Victim Disarmament (gun control)
“Gun control” is a term used by people who advocate regulating guns; others prefer the term “victim disarmament.” The term “victim disarmament” has been cited in print since at least March 1993, when it was used by James Jay Baker, a chief lobbyist for the National Rifle Association. Baker’s argument is that law-abiding citizens turn in their guns, but criminals keep their guns. “Gun control” laws tell the criminals that the general populace will not be armed to defend themselves. A “gun-free zone” is a “victim disarmament zone.”
14 March 1993, Indiana (PA) Gazette, “Research shows gun control only breeds crime” by James Jay Baker, pg. A3, col. 1:
EDITOR’S NOTE: James Jay Baker, a former prosecutor in Missouri, is chief lobbyist for the National Rifle Association of America. Baker wrote this essay for the Sunday opinion page of the Los Angeles Daily News.
“As opponents of gun control correctly contend, gun-control measures in the United States, if anything, contribute to increased criminal violence, because they deny guns to honest citizens but not to criminals. They might accurately be called victim-disarmament laws. Armed citizens pose a risk of punishment to criminals—perhaps more so than does the criminal-justice system.”

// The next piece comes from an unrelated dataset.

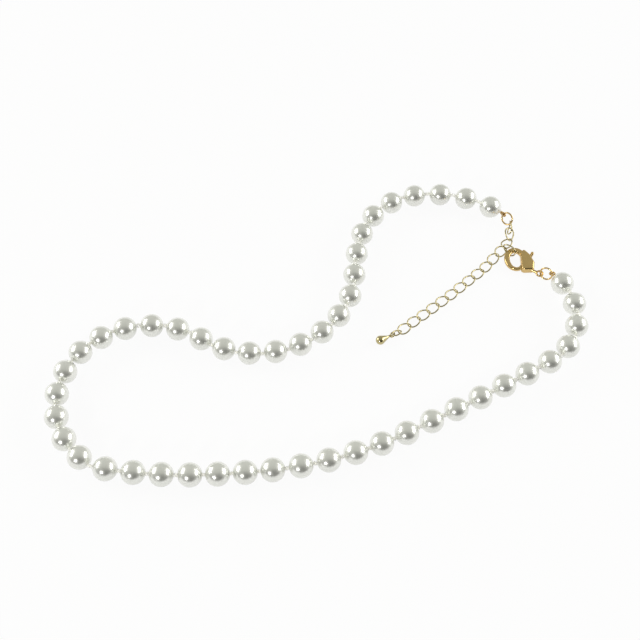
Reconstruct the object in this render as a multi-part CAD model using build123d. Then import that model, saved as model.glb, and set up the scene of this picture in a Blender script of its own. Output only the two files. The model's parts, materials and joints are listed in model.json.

16 August 1996, Rockford (IL) Register Star, “Your Views,” pg. 11A, col. 5:
Don’t think of it as gun control. Think of it as victim disarmament.
—Michael Simon, Rockford
Google Books
Stopping Power:
Why 70 million Americans own guns
By J. Neil Schulman
Santa Monica, CA: Pulpless.com, Inc.
1999
Pg. 83:
Civilians carrying firearms are more safe and effective at deterring crime than are professional police.
My bottom line is my tagline:
Gun Control = Victim Disarmament & Increases Violent Crime!
Google Books
Nightkill
By F. Paul Wilson and Steven Spruill
New York, NY: Tor
1999, ©1997
Pg. 224:
“You call it gun control if you want, but I call it victim disarmament — because if it goes much further it will be only you law-abiding citizens who can’t get guns.”
OCLC WorldCat record
Death by “gun control” : the human cost of victim disarmament
Author: Aaron S Zelman; Richard W Stevens
Publisher: Hartford, WI : Mazel Freedom Press, 2001.
Edition/Format: Book : English
Google Books
When Will Jesus Bring the Pork Chops?
By George Carlin
New York, NY: Hyperion
2004
Pg. ?:
That’s about what you’d expect, but it’s hard to find words to describe the following distortion: some of the pro-gun people are referring to gun control as victim disarmament. Isn’t that stunning? Victim disarmament! It takes your breath away. Like a gun.
Agoraphilia
Sunday, August 20, 2006
“Victim Disarmament” Instead of “Gun Control”
Posted by Tom W. Bell at 2:08 AM
I recently encountered an alternative to “gun control” that I immediately embraced as a better term: “victim disarmament.” Most political attempts to restrict access to firearms do not “control” criminals very well, leaving the rest of us at the mercy of armed aggressors. “Victim disarmament” thus describes such policies more accurately than “gun control” does. And, not incidentally, “victim disarmament” focuses attention on the policy failure that should worry us most: Harming innocent citizens who want only to uphold the law and exercise their rights to self-defense.
I thank Professor Michael Huemer, of the University of Colorado’s Philosophy Department, for introducing me to “victim disarmament.” The term has been around a while, apparently. I don’t think, however, that it has won the wide use that it deserves. Please help me change that!
Google Books
Understanding Tropes:
At the crossroads between pragmatics and cognition
By Javier Herrero Ruiz
Frankfurt am Main: Peter Lang
2009
Pg. 257:
In our corpus, more examples of dysphemism can be found in:
(...)
Gun control referring to “victim disarmament.”
Brian T. Schwartz
Posted on August 2, 2012
Aurora theater shooting: Gun control (victim disarmament) an unwise response
This originally appeared in the Boulder on Saturday, July 28, 2012.
Want safer theaters? Blogger Ari Armstrong suggests that theaters offer free tickets and popcorn to armed off-duty police officers, and publicize the policy.